Clark, received 440¼ votes on the first ballot to 324 for Wilson. Governor Harmon received 148 votes while Congressman Underwood received 117¼ with the rest of the votes scattered among others. No candidate managed to gain a majority until the ninth ballot, when the New York delegation shifted its allegiance to Clark. But because of the two-thirds rule then used by the Democratic Party, Clark was never able to secure the nomination as he failed to get the necessary two-thirds vote for victory.

Clark hoped that once he received a majority of the votes, it would start a bandwagon rolling to the nomination, as had occurred in previous contests. Clark's chances were sunk when Tammany Hall, the powerful and corrupt Democratic political machine in New York City, threw its support behind him. Although this gave Clark a majority on the ninth ballot, it turned out to be the kiss of death. Instead of propelling Clark's bandwagon towards victory, the endorsement led William Jennings Bryan to turn against the Speaker of the House. A three-time Democratic presidential candidate and still the leader of the party's liberals, Bryan delivered a speech denouncing Clark as the candidate of "Wall Street". Up until the Tammany endorsement, Bryan had remained neutral, but once this political machine put itself behind Clark, Bryan threw his support to New Jersey Governor Woodrow Wilson, who was regarded as a moderate reformer.
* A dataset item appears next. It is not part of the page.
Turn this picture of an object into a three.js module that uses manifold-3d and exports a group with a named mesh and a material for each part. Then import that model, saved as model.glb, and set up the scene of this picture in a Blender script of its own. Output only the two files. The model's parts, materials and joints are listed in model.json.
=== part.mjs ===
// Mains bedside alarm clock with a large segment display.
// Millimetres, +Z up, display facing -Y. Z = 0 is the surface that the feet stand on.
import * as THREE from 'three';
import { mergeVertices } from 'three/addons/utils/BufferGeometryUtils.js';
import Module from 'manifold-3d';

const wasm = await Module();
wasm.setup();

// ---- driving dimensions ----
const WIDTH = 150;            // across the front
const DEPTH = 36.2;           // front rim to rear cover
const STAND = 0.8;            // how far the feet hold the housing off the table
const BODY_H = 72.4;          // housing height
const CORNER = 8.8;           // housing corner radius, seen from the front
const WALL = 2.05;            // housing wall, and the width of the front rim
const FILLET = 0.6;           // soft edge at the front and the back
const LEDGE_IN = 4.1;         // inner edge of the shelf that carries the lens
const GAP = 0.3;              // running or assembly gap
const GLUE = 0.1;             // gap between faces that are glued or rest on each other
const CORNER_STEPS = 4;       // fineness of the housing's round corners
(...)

Wilson had consistently finished second to Clark on each ballot, Ironically, Wilson had nearly given up hope that he could be nominated, and he was on the verge of having a concession speech read for him at the convention freeing his delegates to vote for someone else. Bryan's endorsement of Wilson influenced many other delegates, and Wilson gradually gained in strength while Clark's support dwindled. Wilson received the nomination on the 46th ballot. The 46 ballots were the most cast at a convention since 1860. (The Democrats would break that record in 1924 in a contest that took 103 ballots to pick a winner.)
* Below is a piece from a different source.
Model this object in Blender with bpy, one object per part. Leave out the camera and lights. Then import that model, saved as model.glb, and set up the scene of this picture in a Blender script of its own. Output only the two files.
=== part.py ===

Thomas R. Marshall, the Governor of Indiana, who had swung his state's delegate votes to Wilson in later ballots, was named as Wilson's running mate. Wilson and Marshall went on to win a landslide victory in the 1912 Presidential election against a split Republican Party.



Interestingly, the 1912 Democratic Convention was part of the story for Taylor Caldwell's 1972 novel Captains and the Kings. In the novel, the fictional Irish-Catholic Rory Daniel Armagh, a U.S. Senator from Pennsylvania, emerges as the front-runner for the 1912 Democratic Presidential nomination after beating Woodrow Wilson in multiple primaries. But Armagh is assassinated as part of a conspiracy of international power brokers before the convention. The novel was made into a television miniseries in 1976.